Loussier once said that Bach was the first jazz musician. While much of jazz does indeed have its roots in the daring harmonies found in Bach’s music, and even though Bach himself was an ingenious improviser, Loussier’s dictum is obviously nonsense. The truth in the statement, however, is that Loussier’s trio is able to free the deep emotions in the original music from the German composer’s Baroque need of taming them. The emotions do change in the process of course – piousness, for example, may turn into an introspective, meditative, or impressionistic mood. As a result, they may often no longer be as profound as they are in Bach, but they are always truly felt and sincere: the Jacques Loussier Trio does not deliver mere “jazzercises” but makes listeners realize how alive the musical work of a composer is whom too many sadly mistake for a mathematician. Baroque artists may have needed to control nature. Listening to the Jacques Loussier Trio, however, we discover that at the root of Baroque music lies not the human mind but the human heart.

And so it makes perfect sense that the trio likes to select standards from the Top 100 of Classical Music list. After all, we need the familiar as a point of reference to realize that our perception can change. This applies not only to the works of Bach. In the second part of the concert the trio played its versions of a Vivaldi violin concerto (“Summer” from The Four Seasons), Satie’s “Gymnopédie No. 1,” and Ravel’s Bolero, whose sexual charge was transformed into what seemed to be an almost drug-induced urgency and obsessiveness at times.

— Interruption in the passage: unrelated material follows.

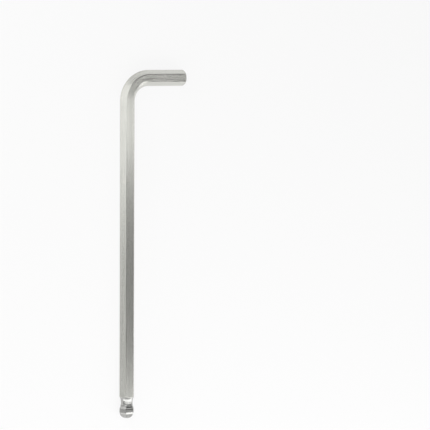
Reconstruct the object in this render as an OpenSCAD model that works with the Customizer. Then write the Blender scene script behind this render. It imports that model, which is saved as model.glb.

After a number of appearances in Germany, the trio will move on to Italy and Hungary. Even though the Hamburg event was barely advertised (not a single poster, not even a concert program), the concert hall was well-attended, with the average age of the audience being noticeably younger than usual, ranging from people in their twenties to listeners in Loussier’s age range. Normally known for being rather reserved, the Northern Germans gave the trio standing ovations. The verdict seemed to be unanimous: the Jacques Loussier Trio rocks – or rather, it still swings.